**What is asked**.
Include in the output exactly the lines from the opening of the data through the line containing "REAR_TURN = 65.0", and nothing more.

**Given material**.
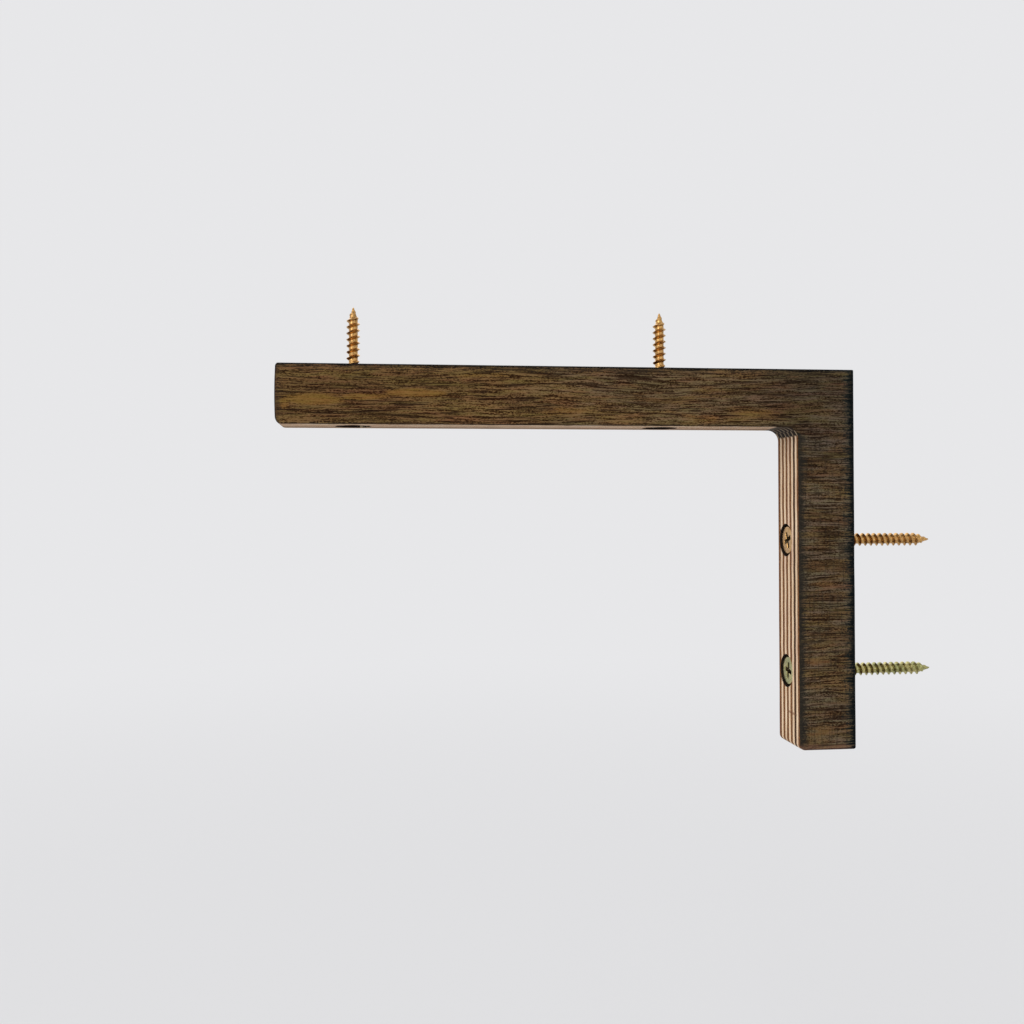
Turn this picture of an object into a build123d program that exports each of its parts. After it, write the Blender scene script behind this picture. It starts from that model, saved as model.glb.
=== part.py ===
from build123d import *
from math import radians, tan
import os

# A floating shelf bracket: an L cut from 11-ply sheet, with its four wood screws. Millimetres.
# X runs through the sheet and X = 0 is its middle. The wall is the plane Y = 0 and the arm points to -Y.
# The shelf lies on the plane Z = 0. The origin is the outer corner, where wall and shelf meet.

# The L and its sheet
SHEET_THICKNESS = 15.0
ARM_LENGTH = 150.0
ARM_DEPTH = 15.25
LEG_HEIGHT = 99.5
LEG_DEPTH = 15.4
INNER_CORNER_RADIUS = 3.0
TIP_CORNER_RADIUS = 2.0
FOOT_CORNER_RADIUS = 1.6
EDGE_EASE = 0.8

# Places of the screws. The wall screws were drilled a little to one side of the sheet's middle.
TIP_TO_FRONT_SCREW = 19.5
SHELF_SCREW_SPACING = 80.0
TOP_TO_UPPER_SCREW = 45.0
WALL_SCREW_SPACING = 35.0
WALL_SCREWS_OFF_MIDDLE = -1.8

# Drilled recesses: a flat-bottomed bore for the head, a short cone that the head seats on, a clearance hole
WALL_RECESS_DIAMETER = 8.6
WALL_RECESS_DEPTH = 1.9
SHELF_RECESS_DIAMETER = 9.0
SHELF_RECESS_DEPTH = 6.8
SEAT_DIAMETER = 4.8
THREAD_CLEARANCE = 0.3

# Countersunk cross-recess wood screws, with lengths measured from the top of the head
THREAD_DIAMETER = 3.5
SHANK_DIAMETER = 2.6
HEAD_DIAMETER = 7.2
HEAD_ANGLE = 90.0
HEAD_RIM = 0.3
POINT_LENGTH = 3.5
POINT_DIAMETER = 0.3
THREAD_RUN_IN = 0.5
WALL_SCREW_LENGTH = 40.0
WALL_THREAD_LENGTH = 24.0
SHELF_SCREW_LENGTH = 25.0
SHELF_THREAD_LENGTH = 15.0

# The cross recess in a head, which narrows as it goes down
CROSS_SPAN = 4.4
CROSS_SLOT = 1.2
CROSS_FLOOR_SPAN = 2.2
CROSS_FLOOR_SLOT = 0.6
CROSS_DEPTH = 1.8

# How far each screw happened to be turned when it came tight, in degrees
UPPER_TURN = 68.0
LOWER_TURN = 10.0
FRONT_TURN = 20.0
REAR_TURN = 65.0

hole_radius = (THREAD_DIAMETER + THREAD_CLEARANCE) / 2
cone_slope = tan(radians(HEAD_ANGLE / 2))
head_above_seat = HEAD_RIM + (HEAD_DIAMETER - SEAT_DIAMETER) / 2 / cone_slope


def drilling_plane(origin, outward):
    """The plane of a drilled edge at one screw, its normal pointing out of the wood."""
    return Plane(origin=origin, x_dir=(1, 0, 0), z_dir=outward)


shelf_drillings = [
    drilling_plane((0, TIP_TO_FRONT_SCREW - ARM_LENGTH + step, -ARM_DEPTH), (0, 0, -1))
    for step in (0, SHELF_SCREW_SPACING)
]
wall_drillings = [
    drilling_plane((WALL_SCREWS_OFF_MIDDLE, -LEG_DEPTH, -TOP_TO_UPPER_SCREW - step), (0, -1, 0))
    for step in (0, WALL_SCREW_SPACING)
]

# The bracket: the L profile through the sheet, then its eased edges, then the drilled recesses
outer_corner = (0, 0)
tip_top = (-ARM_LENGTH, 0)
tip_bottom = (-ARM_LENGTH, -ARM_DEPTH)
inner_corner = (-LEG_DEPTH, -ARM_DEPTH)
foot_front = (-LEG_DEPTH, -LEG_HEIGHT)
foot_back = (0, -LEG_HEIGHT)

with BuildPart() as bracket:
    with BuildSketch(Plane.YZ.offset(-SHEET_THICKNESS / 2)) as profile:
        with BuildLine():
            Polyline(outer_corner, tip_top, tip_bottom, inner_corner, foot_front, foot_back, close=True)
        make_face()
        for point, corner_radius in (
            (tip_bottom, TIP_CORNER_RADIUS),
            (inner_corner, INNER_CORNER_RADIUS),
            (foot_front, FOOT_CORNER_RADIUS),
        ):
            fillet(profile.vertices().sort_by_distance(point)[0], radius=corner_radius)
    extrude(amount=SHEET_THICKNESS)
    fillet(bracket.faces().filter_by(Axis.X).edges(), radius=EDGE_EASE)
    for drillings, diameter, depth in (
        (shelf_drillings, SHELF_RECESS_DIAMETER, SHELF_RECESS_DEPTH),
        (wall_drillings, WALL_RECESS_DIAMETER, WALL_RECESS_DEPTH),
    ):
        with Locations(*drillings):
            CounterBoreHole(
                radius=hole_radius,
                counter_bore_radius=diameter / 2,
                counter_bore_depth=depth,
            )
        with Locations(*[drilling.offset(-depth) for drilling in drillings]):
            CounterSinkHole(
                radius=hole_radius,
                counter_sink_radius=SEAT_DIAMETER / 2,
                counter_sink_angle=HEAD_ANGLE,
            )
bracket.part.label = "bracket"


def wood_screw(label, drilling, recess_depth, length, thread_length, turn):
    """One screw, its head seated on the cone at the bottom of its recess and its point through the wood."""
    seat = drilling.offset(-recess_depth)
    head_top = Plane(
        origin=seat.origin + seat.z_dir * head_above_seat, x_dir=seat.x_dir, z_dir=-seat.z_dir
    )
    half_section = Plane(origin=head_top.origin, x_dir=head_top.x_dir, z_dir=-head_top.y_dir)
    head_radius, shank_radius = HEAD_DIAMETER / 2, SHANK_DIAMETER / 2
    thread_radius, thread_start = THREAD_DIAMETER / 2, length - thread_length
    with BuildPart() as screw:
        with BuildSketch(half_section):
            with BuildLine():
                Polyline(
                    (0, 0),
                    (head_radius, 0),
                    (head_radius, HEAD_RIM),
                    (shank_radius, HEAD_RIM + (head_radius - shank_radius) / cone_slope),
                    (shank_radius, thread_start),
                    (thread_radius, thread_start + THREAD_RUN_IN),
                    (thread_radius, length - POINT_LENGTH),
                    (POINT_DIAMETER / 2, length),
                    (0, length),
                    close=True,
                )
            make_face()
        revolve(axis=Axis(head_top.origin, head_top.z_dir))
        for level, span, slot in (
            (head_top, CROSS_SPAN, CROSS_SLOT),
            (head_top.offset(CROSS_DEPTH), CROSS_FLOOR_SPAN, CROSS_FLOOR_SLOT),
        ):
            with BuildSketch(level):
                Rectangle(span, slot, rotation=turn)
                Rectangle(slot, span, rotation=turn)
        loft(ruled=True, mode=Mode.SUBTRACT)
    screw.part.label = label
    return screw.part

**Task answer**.
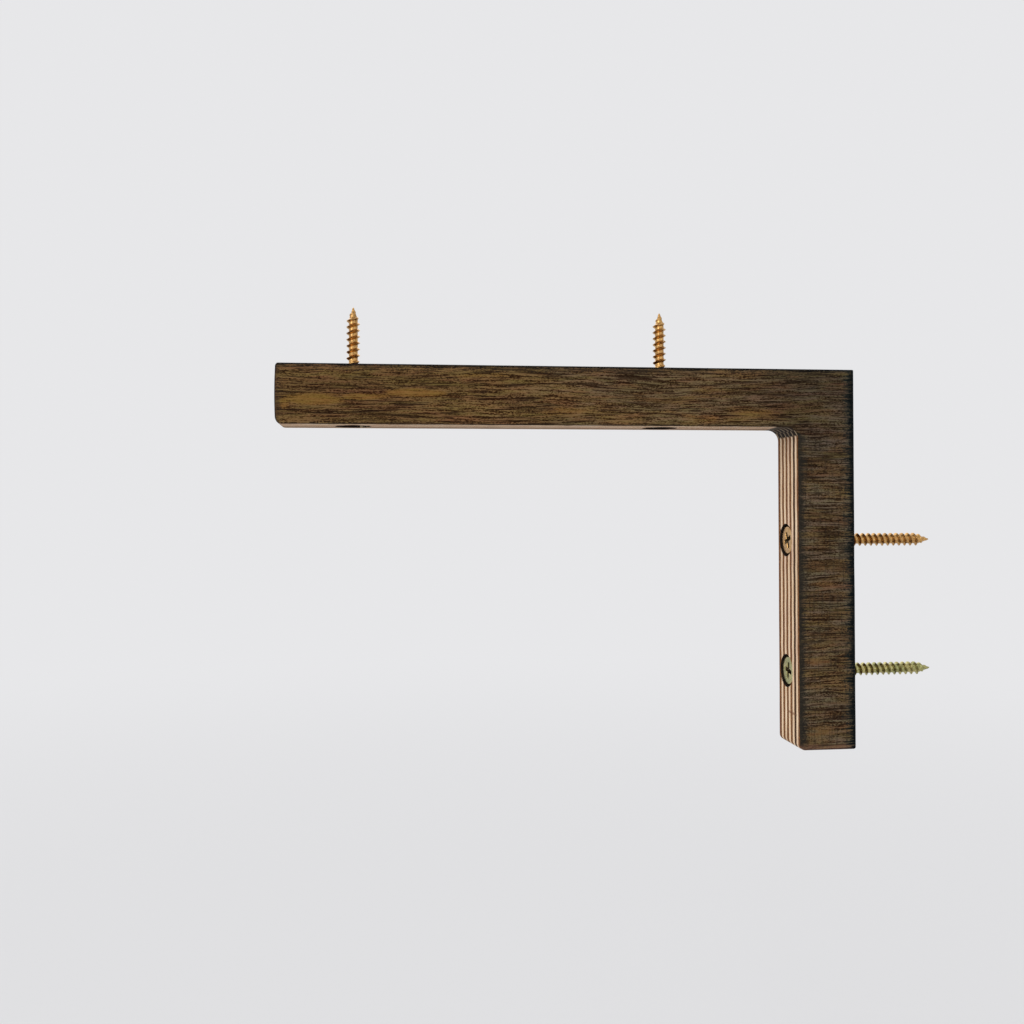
Turn this picture of an object into a build123d program that exports each of its parts. After it, write the Blender scene script behind this picture. It starts from that model, saved as model.glb.
=== part.py ===
from build123d import *
from math import radians, tan
import os

# A floating shelf bracket: an L cut from 11-ply sheet, with its four wood screws. Millimetres.
# X runs through the sheet and X = 0 is its middle. The wall is the plane Y = 0 and the arm points to -Y.
# The shelf lies on the plane Z = 0. The origin is the outer corner, where wall and shelf meet.

# The L and its sheet
SHEET_THICKNESS = 15.0
ARM_LENGTH = 150.0
ARM_DEPTH = 15.25
LEG_HEIGHT = 99.5
LEG_DEPTH = 15.4
INNER_CORNER_RADIUS = 3.0
TIP_CORNER_RADIUS = 2.0
FOOT_CORNER_RADIUS = 1.6
EDGE_EASE = 0.8

# Places of the screws. The wall screws were drilled a little to one side of the sheet's middle.
TIP_TO_FRONT_SCREW = 19.5
SHELF_SCREW_SPACING = 80.0
TOP_TO_UPPER_SCREW = 45.0
WALL_SCREW_SPACING = 35.0
WALL_SCREWS_OFF_MIDDLE = -1.8

# Drilled recesses: a flat-bottomed bore for the head, a short cone that the head seats on, a clearance hole
WALL_RECESS_DIAMETER = 8.6
WALL_RECESS_DEPTH = 1.9
SHELF_RECESS_DIAMETER = 9.0
SHELF_RECESS_DEPTH = 6.8
SEAT_DIAMETER = 4.8
THREAD_CLEARANCE = 0.3

# Countersunk cross-recess wood screws, with lengths measured from the top of the head
THREAD_DIAMETER = 3.5
SHANK_DIAMETER = 2.6
HEAD_DIAMETER = 7.2
HEAD_ANGLE = 90.0
HEAD_RIM = 0.3
POINT_LENGTH = 3.5
POINT_DIAMETER = 0.3
THREAD_RUN_IN = 0.5
WALL_SCREW_LENGTH = 40.0
WALL_THREAD_LENGTH = 24.0
SHELF_SCREW_LENGTH = 25.0
SHELF_THREAD_LENGTH = 15.0

# The cross recess in a head, which narrows as it goes down
CROSS_SPAN = 4.4
CROSS_SLOT = 1.2
CROSS_FLOOR_SPAN = 2.2
CROSS_FLOOR_SLOT = 0.6
CROSS_DEPTH = 1.8

# How far each screw happened to be turned when it came tight, in degrees
UPPER_TURN = 68.0
LOWER_TURN = 10.0
FRONT_TURN = 20.0
REAR_TURN = 65.0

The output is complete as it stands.